5.3 The REG CGI directory
The REG directory contains CGI programs and related files that are used to start up the "register a userid" interface. This includes:
- swebsock is a copy of or link to the SWEB/swebsock program
5.4 The SOCKET directory
The various Caucus programs (swebd, swebs, swebsock) communicate with each other via a data path called "sockets". The sockets must have a name and a location; therefore they are placed in this directory.
- sweb is a socket to master swebd server
- swebnnnnnn is a socket for a particular swebs subserver, process number nnnnnn
- debug: if this file exists, debugging logs are created for swebd, swebs, and swebsock.
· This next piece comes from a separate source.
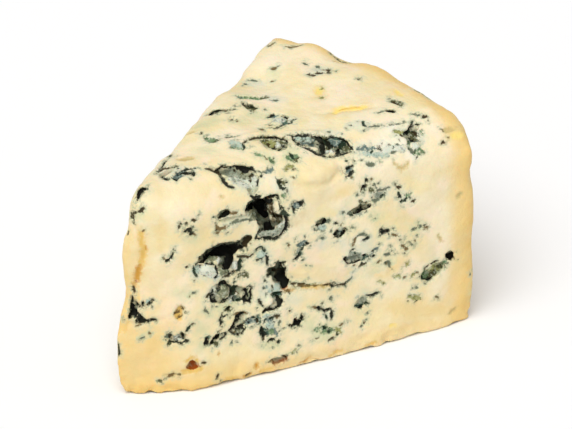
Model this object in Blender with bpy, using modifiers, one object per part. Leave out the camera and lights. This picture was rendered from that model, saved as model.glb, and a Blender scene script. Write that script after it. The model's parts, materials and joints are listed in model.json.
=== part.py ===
"""Blue cheese wedge: about a ninth of a wheel that was first halved flat.

Metres, +Z up. The wedge lies on the rind of its flat side. The origin is at the
middle of its base's box, +X runs from the blunt tip to the round rind, and the two
tall cut faces open to both sides of the XZ plane.

A place on the front cut is given by how far along it lies from the wheel's centre and
how high up. A place on the top is given by the same length along the front cut and by
how far it lies behind the front cut's plane.
"""
import math
from collections import namedtuple

import bmesh
import bpy
from mathutils import Matrix, Vector

MM = 0.001

# Driving dimensions
WHEEL_RADIUS = 101.6 * MM
WEDGE_ANGLE = math.radians(41.0)
WEDGE_HEIGHT = 58.3 * MM
TIP_SET_BACK = 6.2 * MM       # from the wheel's centre to the blunt tip
BACK_LEAN = math.radians(2.2)  # the back cut leans in towards the top
RIND_FLARE = 2.0 * MM         # the round rind swells towards the base
WHEEL_SIDES = 144
WHEEL_CENTRE = Vector((-54.9 * MM, -1.2 * MM, 0.0))
HALF_ANGLE = WEDGE_ANGLE / 2

# The front cut bends away from its plane near the tip
CHEEK_START = 25.0 * MM       # along the front cut
CHEEK_TURN = math.radians(17.0)

# The top's edges have slumped: each slope is (reach back over the top, drop down the side)
FRONT_SLUMP = (10.0 * MM, 5.5 * MM)
TIP_SLUMP = (9.0 * MM, 8.0 * MM)
TIP_FOOT = (2.0 * MM, 4.0 * MM)      # how far back and how far up the tip's foot is worn off
RIM_ROUNDING = 4.5 * MM
EDGE_ROUNDING = 3.0 * MM
BASE_ROUNDING = 1.2 * MM

# Surface
SURFACE_STEP = 3.0 * MM       # distance between the surface's points
SPARE_BASE = 4.0 * MM         # paste below the base, taken off once the sides are shaped
SOFTENING = 4
WAVES = (("broad", 30.0 * MM, 2.2 * MM), ("close", 10.0 * MM, 0.9 * MM))  # name, size, height
WIDE_HOLLOW = 10.0            # millimetres: longer hollows are made in finer steps
RAGGED_SIZE = 4.5 * MM
RAGGED_SHARE = 0.75           # a hollow's raggedness, as a share of its smallest size

UP = Vector((0.0, 0.0, 1.0))
TIPWARD = Vector((-1.0, 0.0, 0.0))
ALONG = Vector((math.cos(HALF_ANGLE), -math.sin(HALF_ANGLE), 0.0))
FRONT_OUT = Vector((-math.sin(HALF_ANGLE), -math.cos(HALF_ANGLE), 0.0))
BACK_ALONG = Vector((math.cos(HALF_ANGLE), math.sin(HALF_ANGLE), 0.0))
BACK_OUT = Vector((-math.sin(HALF_ANGLE), math.cos(HALF_ANGLE), 0.0))
TOP_CENTRE = WHEEL_CENTRE + UP * WEDGE_HEIGHT

# A face's frame: a point of it, its two directions and the way it looks
Face = namedtuple("Face", "origin along across out")
FRONT = Face(WHEEL_CENTRE, ALONG, UP, FRONT_OUT)
TOP = Face(TOP_CENTRE, ALONG, -FRONT_OUT, UP)
BACK = Face(WHEEL_CENTRE, BACK_ALONG, UP, BACK_OUT)
EDGE_OUT = (FRONT_OUT * FRONT_SLUMP[1] + UP * FRONT_SLUMP[0]).normalized()
EDGE = Face(TOP_CENTRE - UP * FRONT_SLUMP[1], ALONG, EDGE_OUT.cross(ALONG), EDGE_OUT)

TIP = Face(WHEEL_CENTRE - TIPWARD * TIP_SET_BACK, Vector((0.0, 1.0, 0.0)), UP, TIPWARD)

# Open hollows in the paste, in millimetres: the middle's place on its face, length along
# the face, breadth across it, depth, and the turn from the face's length in degrees
Hollow = namedtuple("Hollow", "name face place length breadth depth turn")
HOLLOWS = (
    Hollow("deep_pocket", FRONT, (43.3, 45.3), 11.0, 9.5, 8.0, -35.0),
    Hollow("open_mouth", FRONT, (32.0, 37.3), 14.0, 5.5, 8.0, 8.0),
    Hollow("pebble_bed", FRONT, (33.5, 26.0), 11.5, 6.5, 3.0, -8.0),
    Hollow("black_shaft", FRONT, (45.8, 27.8), 5.0, 9.5, 6.5, 5.0),
    Hollow("grey_lens", FRONT, (67.6, 41.8), 5.5, 2.6, 3.0, 18.0),
    Hollow("rind_pit", FRONT, (90.0, 17.8), 8.0, 4.0, 3.0, 18.0),
    Hollow("leaf_crevice", TOP, (62.5, 9.8), 16.0, 6.0, 4.0, -32.0),
    Hollow("arched_pit", TOP, (49.5, 14.0), 10.0, 8.0, 3.5, 10.0),
    Hollow("sooty_pit", TOP, (86.3, 6.5), 3.4, 8.0, 4.0, 8.0),
    Hollow("oily_crevice", TOP, (76.0, 19.8), 9.0, 3.0, 1.8, -12.0),
    Hollow("edge_crevice", EDGE, (38.0, 5.2), 14.0, 7.5, 5.0, -28.0),
    Hollow("rear_split", TOP, (44.5, 33.0), 9.0, 2.4, 2.2, -16.0),
    Hollow("tip_split", TOP, (22.0, 11.8), 10.0, 2.4, 2.0, -18.0),
    Hollow("tip_crack", TIP, (1.5, 29.5), 12.0, 3.2, 3.0, 8.0),
    Hollow("back_mouth", BACK, (70.0, 36.0), 12.0, 5.0, 6.0, -12.0),
    Hollow("back_shaft", BACK, (52.0, 22.0), 5.0, 8.0, 5.0, 20.0),
    Hollow("back_pocket", BACK, (36.0, 41.0), 8.0, 6.0, 4.5, 30.0),
)

# Places pressed in, or swollen where the depth is below zero: middle, radius and depth
Dent = namedtuple("Dent", "face place radius depth")
DENTS = (
    Dent(TOP, (80.5, 52.5), 7.0, -1.6),
    Dent(TOP, (87.5, 46.5), 4.5, 1.6),
    Dent(TOP, (75.0, 60.0), 6.5, -1.3),
    Dent(TOP, (60.5, 45.0), 12.0, 2.4),
    Dent(TOP, (35.0, 25.0), 6.0, -0.6),
    Dent(TOP, (28.0, 17.5), 6.0, 0.8),
    Dent(FRONT, (101.5, 42.8), 5.0, 1.6),
    Dent(FRONT, (58.0, 51.5), 8.0, -0.7),
    Dent(TIP, (0.5, 29.5), 8.0, 3.2),
    Dent(TIP, (1.0, 44.0), 9.0, -0.9),
)


def place_on(face, place):
    """The point of a face's plane at a place given in millimetres."""
    return face.origin + face.along * place[0] * MM + face.across * place[1] * MM


def clear_scene():
    """Start from an empty file."""
    for item in list(bpy.data.objects):
        bpy.data.objects.remove(item, do_unlink=True)


def new_collection(name):
    """A collection under the scene's own."""
    collection = bpy.data.collections.new(name)
    bpy.context.scene.collection.children.link(collection)
    return collection


def new_object(name, shape, collection):
    """Turn a bmesh into an object of a collection."""
    mesh = bpy.data.meshes.new(name)
    shape.to_mesh(mesh)
    shape.free()
    item = bpy.data.objects.new(name, mesh)
    collection.objects.link(item)
    return item


def modify(item, kind, **settings):
    """Add a modifier with its settings."""
    modifier = item.modifiers.new(kind.title(), kind)
    for name, value in settings.items():
        setattr(modifier, name, value)


def bake_modifiers(item):
    """Replace the object's mesh with what its modifiers make of it."""
    graph = bpy.context.evaluated_depsgraph_get()
    baked = bpy.data.meshes.new_from_object(item.evaluated_get(graph))
    item.modifiers.clear()
    item.data = baked


def add_waves(item, name, size, height):
    """Make a surface uneven with clouds of one size."""
    texture = bpy.data.textures.new(name, "CLOUDS")
    texture.noise_scale = size
    texture.noise_depth = 1
    modify(item, "DISPLACE", texture=texture, strength=height, mid_level=0.5)


def slice_off(shape, point, outward):
    """Cut along a plane, drop what lies outside it and close the cut."""
    everything = shape.verts[:] + shape.edges[:] + shape.faces[:]
    cut = bmesh.ops.bisect_plane(
        shape, geom=everything, dist=1e-6, plane_co=point, plane_no=outward, clear_outer=True
    )
    rim = [item for item in cut["geom_cut"] if isinstance(item, bmesh.types.BMEdge)]
    bmesh.ops.edgeloop_fill(shape, edges=rim)
    return rim


def slump(shape, foot, outward, reach, drop):
    """Slope the top down to a side: the foot is a point of the side at the top's height."""
    slice_off(shape, foot - UP * drop, outward * drop + UP * reach)


def sliced_wheel():
    """The wheel cut to a wedge with a blunt tip, sloping top edges and a rounded rim."""
    shape = bmesh.new()
    depth = WEDGE_HEIGHT + SPARE_BASE
    middle = WHEEL_CENTRE + UP * (WEDGE_HEIGHT - SPARE_BASE) / 2
    bmesh.ops.create_cone(
        shape, cap_ends=True, segments=WHEEL_SIDES, radius1=WHEEL_RADIUS + RIND_FLARE,
        radius2=WHEEL_RADIUS, depth=depth, matrix=Matrix.Translation(middle),
    )
    rim = [edge for edge in shape.edges if all(v.co.z > WEDGE_HEIGHT - 1e-5 for v in edge.verts)]
    bmesh.ops.bevel(
        shape, geom=rim, offset=RIM_ROUNDING, segments=4, profile=0.5, affect="EDGES"
    )
    tip = TOP_CENTRE - TIPWARD * TIP_SET_BACK
    cheek_out = Matrix.Rotation(-CHEEK_TURN, 3, UP) @ FRONT_OUT
    slice_off(shape, TOP_CENTRE, FRONT_OUT)
    slice_off(shape, TOP_CENTRE, BACK_OUT + UP * math.tan(BACK_LEAN))
    slice_off(shape, TOP_CENTRE + ALONG * CHEEK_START, cheek_out)
    slice_off(shape, tip, TIPWARD)
    slump(shape, TOP_CENTRE, FRONT_OUT, *FRONT_SLUMP)
    slump(shape, tip, TIPWARD, *TIP_SLUMP)
    foot = WHEEL_CENTRE - TIPWARD * TIP_SET_BACK + UP * TIP_FOOT[1]
    slice_off(shape, foot, TIPWARD * TIP_FOOT[1] - UP * TIP_FOOT[0])
    return shape


def press_dents(item):
    """Press the surface in, or swell it, round each dent's middle."""
    points = item.data.vertices
    for dent in DENTS:
        middle = place_on(dent.face, dent.place)
        radius = dent.radius * MM
        for point in points:
            nearness = 1.0 - (point.co - middle).length / radius
            if nearness > 0.0:
                ease = nearness * nearness * (3.0 - 2.0 * nearness)
                point.co -= point.normal * dent.depth * MM * ease


def flat_base(item):
    """Take the spare paste off, so the wedge stands on a flat base with a soft edge."""
    shape = bmesh.new()
    shape.from_mesh(item.data)
    rim = slice_off(shape, Vector((0.0, 0.0, 0.0)), -UP)
    bmesh.ops.bevel(
        shape, geom=rim, offset=BASE_ROUNDING, segments=2, profile=0.5, affect="EDGES"
    )
    bmesh.ops.dissolve_degenerate(shape, dist=1e-5, edges=shape.edges[:])
    shape.to_mesh(item.data)
    shape.free()


def hollow_cutter(hollow, collection):
    """A ragged lens that lies in its face and reaches the hollow's depth below it."""
    face = hollow.face
    turn = math.radians(hollow.turn)
    length_way = face.along * math.cos(turn) + face.across * math.sin(turn)
    breadth_way = face.across * math.cos(turn) - face.along * math.sin(turn)
    depth_way = length_way.cross(breadth_way)
    axes = (
        length_way * hollow.length / 2 * MM,
        breadth_way * hollow.breadth / 2 * MM,
        depth_way * hollow.depth * MM,
    )
    frame = Matrix(axes).transposed()
    shape = bmesh.new()
    detail = 3 if hollow.length >= WIDE_HOLLOW else 2
    bmesh.ops.create_icosphere(shape, subdivisions=detail, radius=1.0)
    middle = place_on(face, hollow.place)
    for point in shape.verts:
        point.co = frame @ point.co + middle
    cutter = new_object(f"{hollow.name}_cutter", shape, collection)
    cutter.hide_render = True
    cutter.display_type = "WIRE"
    smallest = min(hollow.length / 2, hollow.breadth / 2, hollow.depth) * MM
    add_waves(cutter, "ragged", RAGGED_SIZE, smallest * RAGGED_SHARE)
    return cutter


def cheese_material():
    """Pale cream paste with a dull, slightly greasy surface."""
    material = bpy.data.materials.new("cheese_paste")
    material.use_nodes = True
    shader = material.node_tree.nodes["Principled BSDF"]
    shader.inputs["Base Color"].default_value = (0.84, 0.71, 0.42, 1.0)
    shader.inputs["Roughness"].default_value = 0.5
    shader.inputs["Metallic"].default_value = 0.0
    return material


def build():
    """The whole wedge, one solid."""
    clear_scene()
    parts = new_collection("blue_cheese_wedge")
    cutters = new_collection("cutters")
    wedge = new_object("cheese_wedge", sliced_wheel(), parts)
    modify(
        wedge, "BEVEL", width=EDGE_ROUNDING, segments=3, limit_method="ANGLE",
        angle_limit=math.radians(12.0),
    )
    modify(wedge, "REMESH", mode="VOXEL", voxel_size=SURFACE_STEP)
    modify(wedge, "SMOOTH", factor=0.5, iterations=SOFTENING)
    for wave in WAVES:
        add_waves(wedge, *wave)
    bake_modifiers(wedge)
    press_dents(wedge)
    flat_base(wedge)
    for hollow in HOLLOWS:
        cutter = hollow_cutter(hollow, cutters)
        modify(wedge, "BOOLEAN", operation="DIFFERENCE", solver="EXACT", object=cutter)
    wedge.data.materials.append(cheese_material())


build()
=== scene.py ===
"""Looks of the blue cheese wedge: creamy paste, blue-green mould and a thin yellow rind.

Metres, +Z up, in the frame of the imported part. Places on a side are in millimetres: on
the front and back cuts, how far along from the wheel's centre and how high up; on the
top, how far along the front cut and how far behind it; on the tip, how far across and
how high up; on the rind, how far round and how high up.
"""
import json
import logging
import math
import random
from dataclasses import dataclass
from enum import Enum

import bmesh
import bpy
import numpy as np
from mathutils import Matrix, Vector, noise
from mathutils.bvhtree import BVHTree

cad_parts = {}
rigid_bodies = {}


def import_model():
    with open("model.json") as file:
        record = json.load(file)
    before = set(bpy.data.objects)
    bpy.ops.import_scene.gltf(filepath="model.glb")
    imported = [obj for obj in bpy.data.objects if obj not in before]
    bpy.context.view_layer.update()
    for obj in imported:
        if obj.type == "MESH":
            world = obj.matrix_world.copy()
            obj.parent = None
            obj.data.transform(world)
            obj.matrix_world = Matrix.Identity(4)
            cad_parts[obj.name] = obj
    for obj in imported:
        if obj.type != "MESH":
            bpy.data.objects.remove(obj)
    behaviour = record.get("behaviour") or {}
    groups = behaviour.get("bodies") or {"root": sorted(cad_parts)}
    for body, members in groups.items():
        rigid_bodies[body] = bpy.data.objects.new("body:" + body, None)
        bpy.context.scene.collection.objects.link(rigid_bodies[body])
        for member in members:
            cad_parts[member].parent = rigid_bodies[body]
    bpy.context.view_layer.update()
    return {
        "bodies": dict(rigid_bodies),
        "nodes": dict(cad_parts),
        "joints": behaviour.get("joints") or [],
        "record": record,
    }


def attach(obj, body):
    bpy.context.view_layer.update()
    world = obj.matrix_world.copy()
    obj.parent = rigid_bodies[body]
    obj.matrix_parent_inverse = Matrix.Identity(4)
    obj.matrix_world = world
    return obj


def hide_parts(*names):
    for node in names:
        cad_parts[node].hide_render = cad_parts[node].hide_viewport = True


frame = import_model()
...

5.4 The public_html directory
A URL of the form "http://yourhost/~caucus/xyz.html" looks for the file xyz.html in the public_html directory. (Depending on your httpd server, you may have renamed public_html to something else.) Caucus keeps some specific files in this directory:
- caucus.html is a simple HTML page to link to Caucus interface (via SWEB/caucus.cgi) and to the "register a userid" interface (via REG/register.cgi).
- GIF40 is a directory containing gif and jpeg images used by Caucus interface.
5.5 The BIN2 program directory
BIN2 contains all of the programs used by the Caucus text interface.
- caucus_x is the main Caucus 2.7 text interface program (run from the "cv2" script)
- cauchk_x is the Caucus "check" program, run from the cv2check script.
- caumnt_x is the Caucus maintenance program, run by the various management scripts (cv2start, cv2remov, cv2kill, etc.)